Read the words of Watchman Nee:
Since the day that Adam took the fruit of the tree of knowledge, man has been engaged in deciding what is good and what is evil. The natural man has worked out his own standards of right and wrong, justice and injustice, and striven to live by them. Of course as Christians we are different. Yes, but in what way are we different? Since we were converted a new sense of righteousness has been developed in us, with the result that we too are, quite rightly, occupied with the question of good and evil. But have we realised that for us the starting point is a different one? Christ is for us the Tree of Life. We do not begin from the matter of ethical right and wrong. We do not start from that other tree. We begin from Him; and the whole question for us is one of Life. [ii]
Man is only able to make a decision for righteousness when he is overcome by an infinite grace that is irresistible to the continued defiance of man’s will – thus, irresistible grace and irrevocable atonement.

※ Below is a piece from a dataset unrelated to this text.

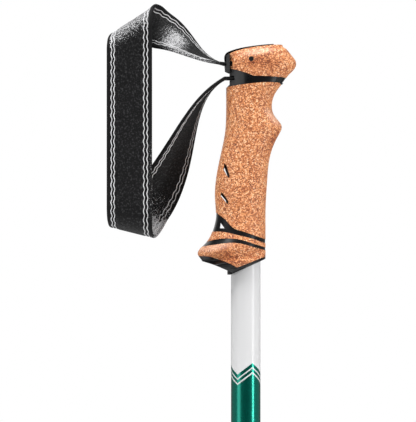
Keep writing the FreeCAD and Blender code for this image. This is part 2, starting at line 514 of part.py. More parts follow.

Irresistible grace does not mean that God chooses a man and bowls him over with grace against the man’s will, but that God is persistent in applying infinite and perfect grace toward the finite and defective will of man until God’s grace, by its very definition overcomes man’s ability to resist. Would it be logical for Christ to say to Peter (Matthew 16.18) that the gates of hell itself cannot prevail against saving faith if one man’s will can prevail against it?
Here is where evangelism comes into the picture. Here is where there is room for preaching and persuasion. The fact that God’s grace is irresistible once it is applied should prompt every Christian to a renewed effort at reaching out to lost people.
If He wanted to, God could speak a word and every person would be saved, but God does not work that way in the plan of redemption. God works through people. God brings one person to salvation by the hearing of the Word from another person who already knows Christ as Lord.
Rom. 10.17 So faith comes from hearing, and hearing through the word of Christ.
A person cannot choose righteousness until he is enabled to see that righteousness is a choice. That ability – most commonly referred to as believing, which is the exercising of faith – is gifted to him by the proclamation of God’s word.
Our persistence in sharing the Gospel with a lost person equates to the grace of God bearing more and more weight of grace against the resistance that is natural to man’s being until that person can no longer naturally resist.
Once God enables a person to see the kingdom of God – more specifically, the person of Christ – he is then able to choose something that he never had the ability to choose before – righteousness!
By God’s gift of faith that now becomes effective in his heart (Ephesians 2.8), he can no longer resist plunging full-depth into the previously unperceived riches of the grace of God’s redemption and is immediately baptized into the spiritual realm of eternal blessing and the presence of God.
Then with Paul, the redeemed person begins to sing, “Oh, the depth of the riches both of the wisdom and knowledge of God! How unsearchable are His judgments and His ways past finding out!” (Romans 11.33)
NOTES
[i] Picture credit: pxhere.com Public Domain. Free for personal and commercial use. No attribution required.
[ii] Nee, Watchman. Sit, Walk, Stand. Christian Literature Crusade: Ft. Washington, PA, 1972, p. 25.